The picture is one of a young couple making the most of the economic boom times of the 1830s to invest and secure an income.

They were less fortunate in their family life. Their first child, Edward James, had died aged only three, a second son died in 1836 aged four and a daughter was to die in 1846 aged only eight. Mary also gave birth to a stillborn child in 1840. Their eldest daughter, Sarah, was born in 1834 and married on her 16th birthday, having nine of her own children and living in Goulburn to the age of 77. Their son John, born in 1842, eventually taking over the management of the Surveyor General Inn and daughter Charlotte, born in 1845, married a John Smith and moved to Wagga Wagga.

Another family tragedy was the death of Benjamin Robinson, Mary’s brother. He had arrived as a convict, three years after Mary in 1829, and by 1836 was in Berrima as a constable and then as poundkeeper, the pound situated adjacent to the Harper’s 100 acres. When Benjamin married in 1837 James Harper provided him with a cottage to live in. But on New Year’s Eve 1838 Benjamin drowned. He is remembered by a well-crafted headstone in All Saints Cemetery Sutton Forest erected by Mary to mark the ‘affection and respect’ she had for him.
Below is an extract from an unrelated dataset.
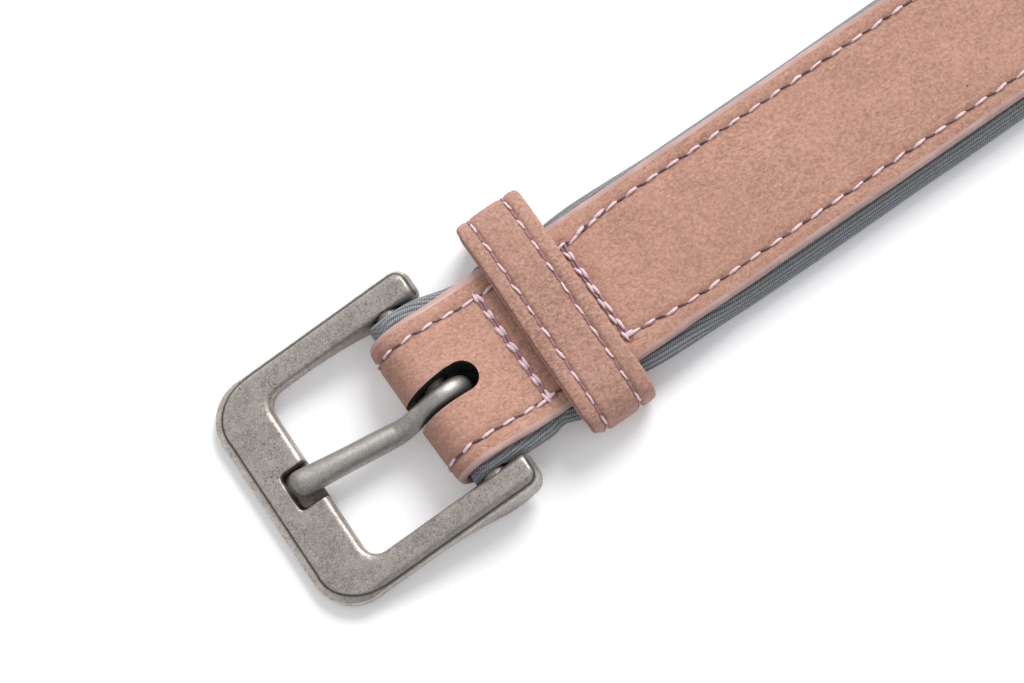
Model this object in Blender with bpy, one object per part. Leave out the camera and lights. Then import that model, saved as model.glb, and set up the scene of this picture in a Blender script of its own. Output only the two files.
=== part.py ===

The family’s standing in the community was good. James was elected to the local council by his peers in 1844 and was involved in organising the Berrima races. And, perhaps an indication of needing to keep up that standing, is that on the 1841 Census Mary is recorded as free when she was technically still a convict – though it could simply be a clerical error.

Things seem to have changed for the Harper’s in the 1840s as it did for many in New South Wales, as a long period of draught lead into a depression. Despite the several rents they were receiving James and Mary mortgaged Harper’s Mansion in July 1844 for £200, both their names on the mortgage document. What this money was to be used for is unknown. Though James had hoped to purchase land adjacent to Harper’s Mansion in the previous year it had not gone ahead. Were they trying to improve their lifestyle, capitalise on the market downturn or pay off debts?

Whichever, it was all to end when James died suddenly at the age of 39 in January 1845. The coroner’s report states he died of natural causes but was intemperate at the time. Strangely, considering their standing in the community, there is no mention of his death in the press. James is buried in All Saints cemetery at Sutton Forest.

Their last child, Charlotte, was born after James’ death and Mary remained in Harper’s Mansion for the next year until the mortgage was due to be redeemed. She then moved her family to the Surveyor General Inn and in 1847 married James McDermott, an ex-convict who had arrived in the colony soon after Mary in 1827. Unfortunately they only had a short time together, McDermott dying in 1850 aged 50 and Mary in 1851, aged 48.

The Surveyor General Inn remained in the Harper family until sold in the 1920s and several members of the family still reside in the district, but James’ death coincided with the end of Berrima’s glory days.

NB James’ father, William was probably living with the family at the time of the 1841 Census and has been mentioned in as separate entry on this website.